Chacune de nous dans ces métiers, chacune qui progresse, y arrive parce qu’elle est elle-même et donc différente.
Mais je pense tout d’abord qu’il faut avoir envie. Et puis ne jamais s’oublier, toujours s’écouter et être soi en refusant les stéréotypes que la société nous renvoie.
Je pense ensuite qu’il faut être attentive à tout, à tous les « détails », et qu’on gagne aussi le respect des hommes à ne rien laisser passer. Je dis à mes enfants : « Quand ça te paraît bizarre, quand un sentiment de malaise te vient, c’est que quelque chose n’est pas normal. Il faut dire non ». A leur âge, je leur dit que « Non » c’est partir, se sortir de la situation. Dans le monde professionnel, « Non » c’est affronter, c’est oser.
Comment pensez-vous qu’un réseau de femmes puisse représenter un levier pour faire avancer la parité ?

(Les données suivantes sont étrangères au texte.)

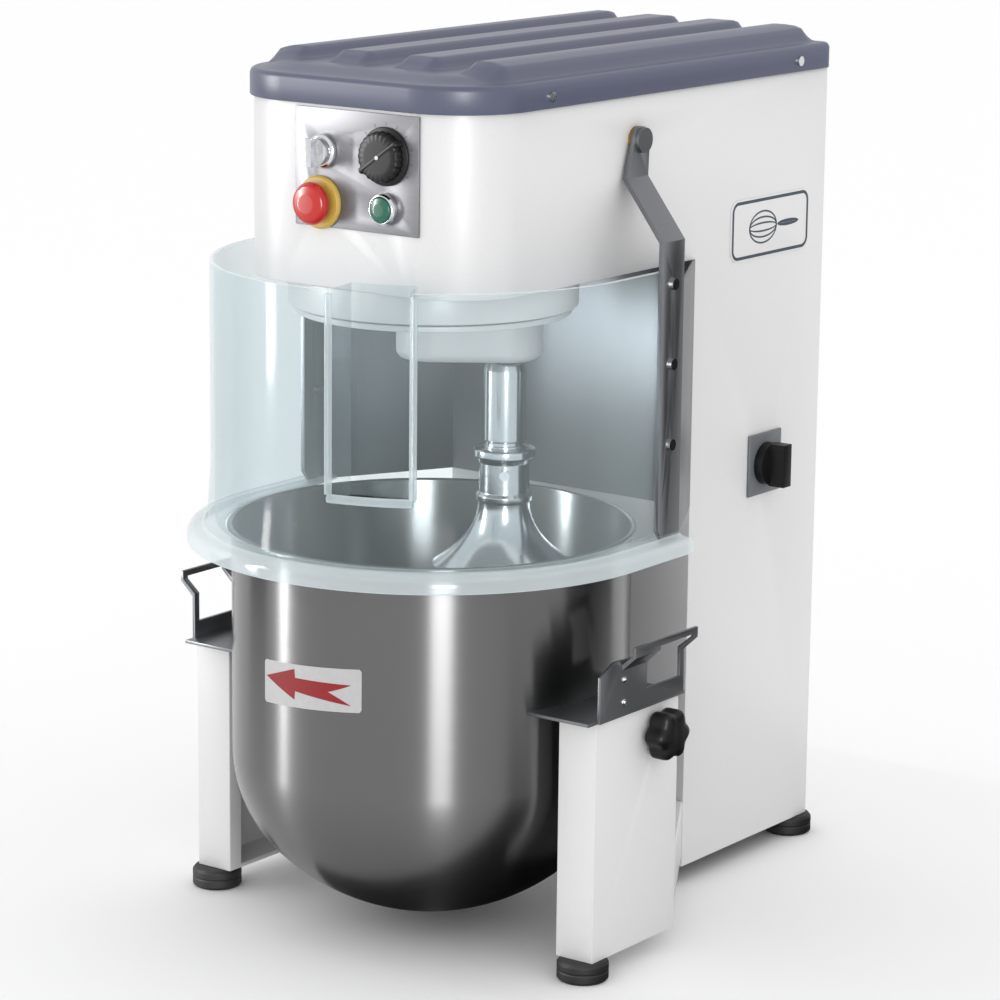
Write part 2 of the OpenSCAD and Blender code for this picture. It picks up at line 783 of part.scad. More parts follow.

La parité, c’est « juste » juste. C’est « juste » remettre le curseur au bon endroit, pour qu’hommes et femmes vivent mieux. SNCF AU FEMININ, comme les autres réseaux de femmes, contribue à créer la parité et au-delà, à étendre l’humanisme.
Notre réseau peut diffuser parmi les femmes la nécessité de se prendre en main.
En étant ouvert aux hommes, le réseau diffuse la compréhension que les deux moitiés de l’humanité ne peuvent vivre bien dans le stéréotype et la négation, masculine ou féminine.
Pour les hommes aussi, ces réseaux sont un outil de liberté, celle de pouvoir choisir leur vie en fonction de leurs souhaits et non de ce que la société attend d’eux.